As a meditation on defining yourself solely in your own terms and bringing that strong sense of identity to a relationship, rather than allowing a relationship to define you, Mascarpone (Maschile Singolare is masterful, taking time to explore what it really means to be single in a way that isn’t selfish but rather necessary if you are to bring anything fresh and vital to any kind of connection with anyone.
The film’s unhurried but playful pace is a delight, as are the characters all of whom are well-realised and full of the depth needed to make a story like this feel as meaningful as it is revelatorily mischievous.
Quite where Antonio finally lands as far as being single/not being single is concerned is best left to the viewing but suffice to say, Mascarpone (Maschile Singolare is a film that doesn’t offer easy pat answers nor nor such it trivialise what Antonio is going through for cheap laughs.
It definitely has some fun with Antonio’s new life circumstance, but not at the expense of him as a relatable character with depth and heart who goes on an extraordinary and very healthy journey to finding himself that is less about disappearing into his own narcissism but rather setting up him to relate far more healthily to the world around him and to approach any new relationship on his own terms rather than those laid down by the other person.

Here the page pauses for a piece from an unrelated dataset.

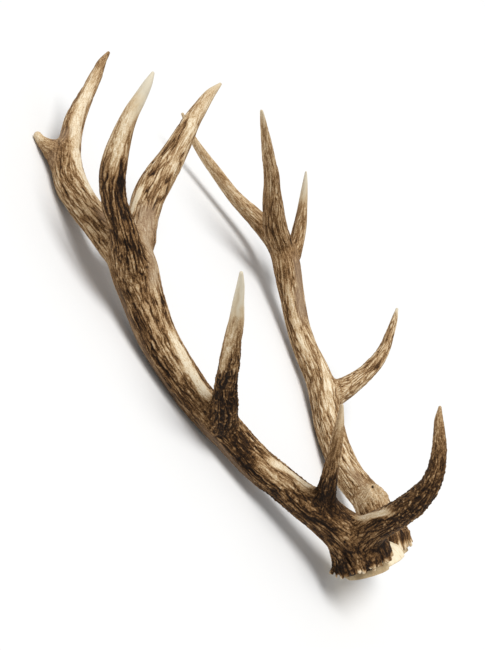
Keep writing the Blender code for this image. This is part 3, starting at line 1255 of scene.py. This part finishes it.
@dataclass(frozen=True)
class SkullPlate:
    """The piece of skull that joins the antlers: a low dome, two pedicles and one straight saw cut."""

    node: str = "skull_plate"
    centre: tuple = (0.0, 0.0, -28.0)
    half: tuple = (38.0, 62.0, 30.0)
    slope: float = 16.5
    saw_point: tuple = (0.0, 0.0, -26.0)
    pedicles: tuple = (
        ((6, -58, -6, 50), (8, -58, -16, 49), (11, -58, -28, 50), (14, -57, -40, 52)),
        ((2, 56, -13, 50), (4, 56, -20, 49), (7, 55, -28, 50), (10, 55, -40, 52)),
    )
    web: float = 5.0
    voxel: float = 1.4
    settle_rounds: int = 4
    least_slope: float = 0.15
    longest_step: float = 1.5
    suture_width: float = 1.6
    saw_size: float = 150.0
    sharp_angle: float = 45.0
    swell: float = 0.7
    swell_cell: tuple = (14.0, 14.0, 14.0)
    ripple: float = 0.35
    ripple_cell: tuple = (4.0, 4.0, 4.0)
    pit: float = 0.8
    pit_cell: tuple = (5.0, 5.0, 5.0)
    suture_depth: float = 0.9
    tone_dome: float = 0.92
    tone_by_antler: float = 0.34
    tone_suture: float = 0.35
    tone_sawn: float = 0.62
    antler_reach: tuple = (24.0, 44.0)
    antler_fray: float = 4.0
    sawn_reach: tuple = (0.6, 0.1)

    def sloped(self) -> np.ndarray:
        """Rows are the forward, left and up directions of the cut."""
        tilt = math.radians(self.slope)
        return np.array(
            (
                (math.cos(tilt), 0, math.sin(tilt)),
                (0.0, 1.0, 0.0),
                (-math.sin(tilt), 0, math.cos(tilt)),
            )
        )

    def dome(self, points: np.ndarray) -> tuple[np.ndarray, np.ndarray]:
        """Nearly the distance to an ellipsoid, (scaled length - 1) / its slope, and the way outwards."""
        axes = self.sloped()
        local = (points - self.centre) @ axes.T
        scaled = local / self.half
        reach = np.linalg.norm(scaled, axis=1)
        slope = scaled / np.array(self.half) / np.maximum(reach, 1e-6)[:, None]
        steep = np.linalg.norm(slope, axis=1)
        return (reach - 1) / steep, (slope / steep[:, None]) @ axes

    def suture(self, points: np.ndarray) -> np.ndarray:
        """1 on the wandering seam along the middle of the skull, 0 from its width away."""
        wiggle = 2.2 * noise(points, (4.0, 400.0, 4.0), 71)
        wiggle = wiggle + 2.0 * noise(points, (13.0, 400.0, 13.0), 72)
        return crease(points[:, 1] + wiggle, self.suture_width)

    def skin(self) -> tuple[np.ndarray, np.ndarray]:
        """Dome and pedicles run into each other, with the frontal suture and small pits carved in."""
        courses = [Course(Branch(f"pedicle_{n}", stations)) for n, stations in enumerate(self.pedicles)]
        turn, rise = np.meshgrid(np.linspace(0, math.tau, 49)[:-1], np.linspace(-1.45, 1.45, 25))
        ball = np.stack((np.cos(rise) * np.cos(turn), np.cos(rise) * np.sin(turn), np.sin(rise)), -1)
        rings = (ball * self.half) @ self.sloped() + self.centre
        parts = [closed_rings(rings, rings[[0, -1]].mean(axis=1))]
        parts += [course.rough_tube() for course in courses]
        points, quads = remeshed(parts, self.voxel)
        for _ in range(self.settle_rounds):
            distance, outward = self.dome(points)
            total = np.exp(-distance / self.web)
            push = total[:, None] * outward
            for course in courses:
                local = course.local(points)
                pull = np.exp(-local.distance / self.web)
                total += pull
                push += pull[:, None] * local.outward
            outward = push / total[:, None]
            slope = np.maximum((outward**2).sum(axis=1), self.least_slope)
            step = np.clip(-self.web * np.log(total) / slope, -self.longest_step, self.longest_step)
            points = points - step[:, None] * outward
        outward /= np.linalg.norm(outward, axis=1)[:, None]
        suture = self.suture(points)
        pits = smooth(0.45, 0.7, noise(points, self.pit_cell, 73))
        swell = self.swell * noise(points, self.swell_cell, 74)
        height = swell - self.suture_depth * suture - self.pit * pits
        height += self.ripple * noise(points, self.ripple_cell, 75)
        return points + height[:, None] * outward, quads

    def build(self) -> bpy.types.Object:
        """The skin cut off flat by the saw, with its tone and sawn numbers."""
        points, quads = self.skin()
        whole = placed("whole", mesh_of("whole", POSE.lay(points), quads.tolist()))
        corners = np.array([(x, y, z) for x in (-1, 1) for y in (-1, 1) for z in (-2, 0)])
        corners = corners * self.saw_size @ self.sloped() + self.saw_point
        faces = ((0, 1, 3, 2), (4, 6, 7, 5), (0, 4, 5, 1), (2, 3, 7, 6), (0, 2, 6, 4), (1, 5, 7, 3))
        saw = placed("saw", mesh_of("saw", POSE.lay(corners), faces))
        cut = whole.modifiers.new("cut", "BOOLEAN")
        cut.operation, cut.solver, cut.object = "DIFFERENCE", "EXACT", saw
        made = finished_mesh(whole)
        for thing in (whole, saw):
            bpy.data.objects.remove(thing)
        made.name = "skull_plate_bone"
        made.shade_smooth()
        made.set_sharp_from_angle(angle=math.radians(self.sharp_angle))
        self.paint(made)
        made.materials.clear()
        made.materials.append(BoneFinish().material())
        return placed("skull_plate_bone", made)

    def paint(self, mesh: bpy.types.Mesh) -> None:
        """Cream on the dome, dark olive along the suture and round the pedicles, where it is painted
        shade under the coronets, tan on the cut.

        The colour attribute holds the tone first, painted shade included, and then 1 where the bone is
        sawn.
        """
        turn = np.array(POSE.matrix().inverted())
        points = (points_of(mesh) @ turn[:3, :3].T + turn[:3, 3]) / MM
        suture = self.suture(points)
        # Painted shade: the bone darkens to olive round the pedicles, under the coronets.
        aside = np.abs(points[:, 1]) + self.antler_fray * noise(points, (9.0, 9.0, 9.0), 77)
        by_antler = smooth(*self.antler_reach, aside)
        sawn = smooth(*self.sawn_reach, (points - self.saw_point) @ self.sloped()[2])
        tone = self.tone_dome - self.tone_by_antler * by_antler - self.tone_suture * suture
        tone = tone * (1 - sawn) + sawn * self.tone_sawn
        spare = np.zeros((len(points), 2))
        give_numbers(mesh, WEAR_AND_SHADE, np.column_stack((np.clip(tone, 0, 1), sawn, spare)))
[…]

Possessed of comedic vibrancy and real emotional resonance, including a final act which doesn’t pull any punches, Mascarpone (Maschile Singolare is a joy to watch, acknowledging that being single is not the worse thing in a world often defined by coupledom and that while nobody wants a relationship to end the way Lorenzo and Antonio’s does, that it can be a blessing in disguise and a doorway to redefining to yourself for the rest of your life in a way you never have before.